Mostly, though, there is the love triangle among Bess, Samuel, and Ethan, which feels like the most obligatory aspect of the whole show. Samuel is the eager puppy dog who’s always there to support Bess and push her to take risks she wouldn’t on her own, while Ethan is the mysterious stranger with whom Bess can’t help connecting with on a deeper level, no matter how complicated his own personal life is. It’s all pretty stock, even though O’Grady has decent chemistry with both Ryan and Teale. It’s to the creative team’s credit that Bess’ songs for the most part are not motivated by her romantic ups and downs — it treats her art as its own thing, rather than a byproduct of the men in her life — but it also makes those stories less compelling than anything more directly tied to the music. Ethan seems more probable as the show’s relationship endgame, but Samuel has much greater narrative weight as her sideman and collaborator.

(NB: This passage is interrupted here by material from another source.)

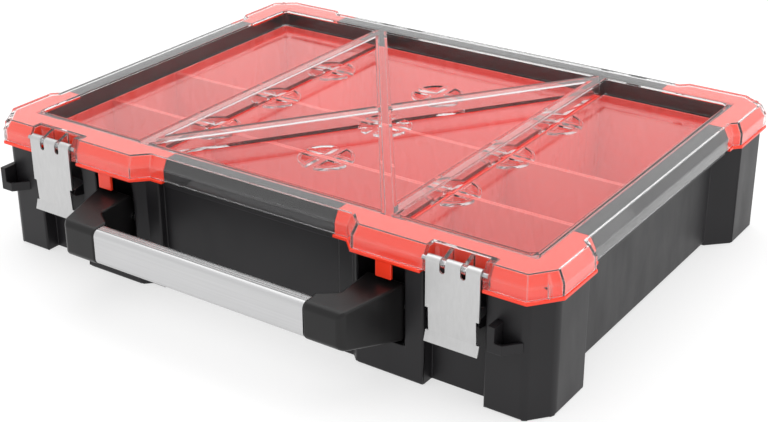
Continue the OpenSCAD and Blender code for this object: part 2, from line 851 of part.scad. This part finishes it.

With nine episodes all running roughly a half-hour, the series doesn’t overstay its welcome. But it occasionally feels like it’s skipping steps in its main story so it can follow all the others. An early episode is devoted to Bess trying to write a song from scratch in a day to win a contest Benny discovered only hours before its deadline. She of course finishes it on time, because that’s the kind of show this is, but we jump past her getting the big news of her victory, which feels like an important landmark on her road from wallflower to confident artist.
Arriving relatively deep into this pandemic, Little Voice also feels like a love letter to a seemingly ancient New York where live music is everywhere. Prisha performs in an all-female mariachi band, while most of Percy’s income seems to come from singing in subway stations and at parks. Louie loves to belt out show tunes and at one point gets a job as a Broadway usher for Fiddler on the Roof. It’s a welcome flashback in uncertain times, giving the show added emotional heft.
Early on, Bess worries that, “I think my stuff feels, I don’t know, earnest?” Ethan — speaking on behalf of not only her music, but of the show that dramatizes it — replies, “In such a cynical time, I think that takes guts.” Little Voice is upfront about what it is: not just earnest, but charming, and more successful than not at exploring the inner life of a woman who can write songs that sound a lot like they’ve been on the radio for years.
The first three episodes of Little Voice premiere July 10th on Apple TV+, with the additional six episodes premiering each Friday.